Thursday

Day #69 August 26 Sisk-a-dee-agie


We left Slate Creek after coffee and headed south generally along the course of the Green River and entered the Seedskadee National Wildlife Refuge, US Fish and Wildlife Service. One of those out of the way beautiful spots. Virtually no traffic. A few locals. We drive a short twenty-mile loop. Lots of antelope, prairie dogs, rabbits. Seedskadee is a misspelt version of the Shoshone word “Sisk-a-dee-agie” meaning “the river of the prairie hen” now known as the greater sage grouse. The Shoshone were here for at least seven hundred years before whites came and changed the name of the river to the Green.
Before the Fontenelle Dam was built the Green River, or the Sisk-a-dee-agie which I believe is a more beautiful and descriptive name, the river meandered its way gracefully across a relatively flat broad plain. But in spring it spilled its prodigious snow melt flood waters onto that plain, forming oxbows and braded channels that laid the groundwork for development of marsh wetlands.  The wetlands grew cottonwood and willow groves that supported rich populations of mammals, birds, fish, reptiles and amphibians. Once the dam was built, the flood waters were stored behind it and used to provide irrigation to higher, drier lands.  Flow below the dam was controlled and greatly diminished in the spring. Marshes dried up so the robust and diverse flora and fauna decreased substantially.
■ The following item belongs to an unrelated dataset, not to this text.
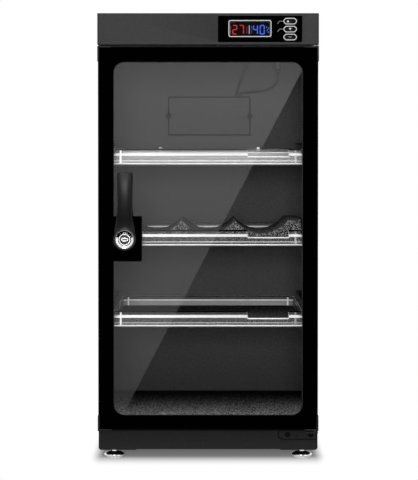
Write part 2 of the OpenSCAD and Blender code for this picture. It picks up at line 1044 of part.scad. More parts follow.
module lock_body() {
    color("#2a2a2b")
        at_lock()
            difference() {
                union() {
                    bar_y(sleeve_flange_r, -sleeve_flange_t, 0);
                    bar_y(sleeve_r, -sleeve_flange_t, sleeve_back);
                }
                bar_y(spindle_d / 2 + fit, -sleeve_flange_t - cut, sleeve_back + cut);
            }
}

module lock_nut() {
    color("#b9bcc0")
        at_lock()
            difference() {
                facing(pane_back, pane_back + lock_nut_t)
                    hexagon(lock_nut_r);
                bar_y(sleeve_r, pane_back - cut, pane_back + lock_nut_t + cut);
            }
}

// Half the width of the lever at a share s of its length
function lever_half(s) =
    let (
        off = s - lever_waist_share,
        root = lever_root_flare_share * pow(off / (lever_waist_share - lever_root_share), 2),
        tip = lever_tip_flare_share * pow(off / (1 - lever_waist_share), 2)
    )
    lever_waist / 2 * (1 + (off < 0 ? min(root, lever_root_cap_share) : tip));

// How much of the lever's width is left at a share s, as its tip rounds off
function lever_tip(s) =
    s < lever_tip_share ? 1
    : lever_tip_w_share + (1 - lever_tip_w_share)
        * sqrt(max(0, 1 - pow((s - lever_tip_share) / (1 - lever_tip_share), 2)));

// A cross-section of the lever at a share s of its length
function lever_ring(s) =
    let (
        front = -handle_reach * min(1, read_curve(lever_front_shares, s)),
        back = -handle_reach * read_curve(lever_back_shares, s),
        mid = (front + back) / 2,
        deep = (back - front) / 2 * lever_tip(s),
        half = lever_half(s) * lever_tip(s)
    )
    [
        for (i = [0 : lever_sides - 1])
            let (
                a = 360 * i / lever_sides,
                c = cos(a),
                d = sin(a)
            )
            [
                half * sign(c) * pow(abs(c), 2 / lever_square),
                mid + deep * sign(d) * pow(abs(d), 2 / lever_square),
                lever_len * s
            ]
    ];

module handle_lever() {
    color("#151516")
        at_lock()
            difference() {
                union() {
                    skin([
                        for (i = [0 : lever_rings])
                            lever_ring(lever_tip_share * i / lever_rings),
                        for (a = [30 : 30 : 90])
                            lever_ring(lever_tip_share + (1 - lever_tip_share) * sin(a))
                    ]);
                    hub();
                    bar_y(spindle_d / 2, -hub_back - cut, cam_front);
                    block(
                        -cam_square / 2, cam_square / 2, cam_front - cut, cam_front + cam_t,
                        -cam_square / 2, cam_square / 2);
                    bar_y(tail_r, cam_front, cam_front + cam_t + cam_nut_t);
                }
                bar_y(ring_r + seat, -handle_reach - cut, ring_deep - hub_front);
                bar_y(plug_r + fit, -handle_reach - cut, -hub_back - plug_floor);
            }
}

module hub() {
    rotate([90, 0, 0])
        rotate_extrude()
            difference() {
                union() {
                    translate([0, hub_back])
                        square([hub_d / 2, hub_front - hub_back - hub_round]);
                    translate([0, hub_back])
                        square([hub_d / 2 - hub_round, hub_front - hub_back]);
                    translate([hub_d / 2 - hub_round, hub_front - hub_round])
                        circle(r = hub_round);
                }
                translate([-hub_d, -hub_d])
                    square([hub_d, 3 * hub_d]);
            }
}

module lock_ring() {
    color("#dfe1e4")
        at_lock()
            rotate([90, 0, 0])
                rotate_extrude()
                    polygon([
                        [plug_r + seat, hub_front - ring_deep],
                        [ring_r, hub_front - ring_deep],
                        [ring_r, hub_front + ring_proud - ring_band / 2],
                        [ring_r - ring_band / 3, hub_front + ring_proud],
                        [ring_r - ring_band, hub_front + ring_proud],
                        [plug_r + ring_band, hub_front - ring_band],
                        [plug_r + seat, hub_front - ring_band]
                    ]);
}

module latch_cam() {
    color("#b4b7bb")
        at_lock()
            difference() {
                facing(cam_front, cam_front + cam_t)
                    union() {
                        circle(r = cam_w / 2);
                        translate([-cam_w / 2, cam_w / 2 - cam_len])
                            square([cam_w, cam_len - cam_w / 2]);
                        translate([0, cam_w / 2 - cam_len])
                            circle(r = cam_w / 2);
                    }
                block(
                    -cam_square / 2 - fit, cam_square / 2 + fit, 0, cam_front + cam_t + cut,
                    -cam_square / 2 - fit, cam_square / 2 + fit);
            }
}

module cam_nut() {
    color("#b9bcc0")
        at_lock()
            difference() {
                facing(cam_front + cam_t, cam_front + cam_t + cam_nut_t)
                    hexagon(cam_nut_r);
                bar_y(tail_r, cam_front, cam_front + cam_t + cam_nut_t + cut);
            }
}

module key_plug() {
    front = hub_front + plug_proud;
    color("#c9ccd0")
        at_lock()
            difference() {
                bar_y(plug_r, -front, -hub_back - plug_floor);
                difference() {
                    bar_y(plug_r - ring_band, -front - cut, keyway_deep - front);
                    facing(-front - 2 * cut, keyway_deep - front + cut)
                        keyway_eye();
                }
                block(
                    -keyway_w / 3, keyway_w / 3, -front - cut, plug_deep - front,
                    -keyway_slot / 2, keyway_slot / 2);
            }
}

// The eye shape of the keyway's raised rim: two arcs that cross
module keyway_eye() {
    r = (keyway_w * keyway_w + keyway_h * keyway_h) / (4 * keyway_h);
    intersection_for (side = [-1, 1])
        translate([0, side * (r - keyway_h / 2)])
            circle(r = r);
}

// Trays and their rails

// The outline of a tray in X and Y, grown by a margin
module tray_plan(grow) {
    round_rect(
        -tray_x - grow, tray_x + grow, tray_y - grow, tray_y + tray_d + grow,
        max(tray_r + grow, tray_t));
}

module tray(top) {
    low = top - tray_h;
    ledge = top - ledge_drop;
    color([0.8, 0.85, 0.9, 0.35])
        difference() {
            union() {
                translate([0, 0, low])
                    linear_extrude(height = tray_h)
                        tray_plan(0);
                block(
                    -runner_x, runner_x, tray_y - ledge_front, tray_y + tray_d - runner_back - tray_r,
                    ledge - tray_t, ledge);
                block(
                    -runner_x, runner_x, tray_y - ledge_front, tray_y - ledge_front + tray_t,
                    low + skirt_lift, ledge);
            }
            translate([0, 0, low + tray_t])
                linear_extrude(height = tray_h)
                    tray_plan(-tray_t);
            tray_notch(top);
        }
}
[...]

Congress established the Seedskadee Refuge in 1965 to offset the loss of wildlife habitat, that is, to engineer on the ground measures to mitigate the losses, not an easy task, especially with the usual lack of resources available for such efforts. But dedicated refuge managers, volunteers, scientists and others work diligently generally with limited resources to progress. The ecological costs of infrastructure projects like dams are rarely figured into the overall accounting and the engineered solutions, which are admirable, rarely actually replace what nature wrought in the first place.
We stopped at Lombard Ferry where enterprising frontiersmen charged immigrants exorbitant prices to ferry their wagons and possessions across the river to facilitate their remarkable westward journey towards a new life in hot and dry regions in Oregon and California, where, they had been convinced by charlatans, that if they would just cultivate the lands the rains would come. In those regions where rain fall generally averages less that ten inched a year, they were told that if they would just buck up, put their noses to the grindstone and turn over the soil, it would miraculously start raining.  

After Seedskadee we headed into the town of Green River, WY, where on May 24th 1869 John Wesley Powell set out in four wooden boats with his brother Walter and eight other colorful characters to explore the Sisk-a-dee-agie and areas beyond that no white man had even seen.  This was only eighty years before I was born. Not that long ago.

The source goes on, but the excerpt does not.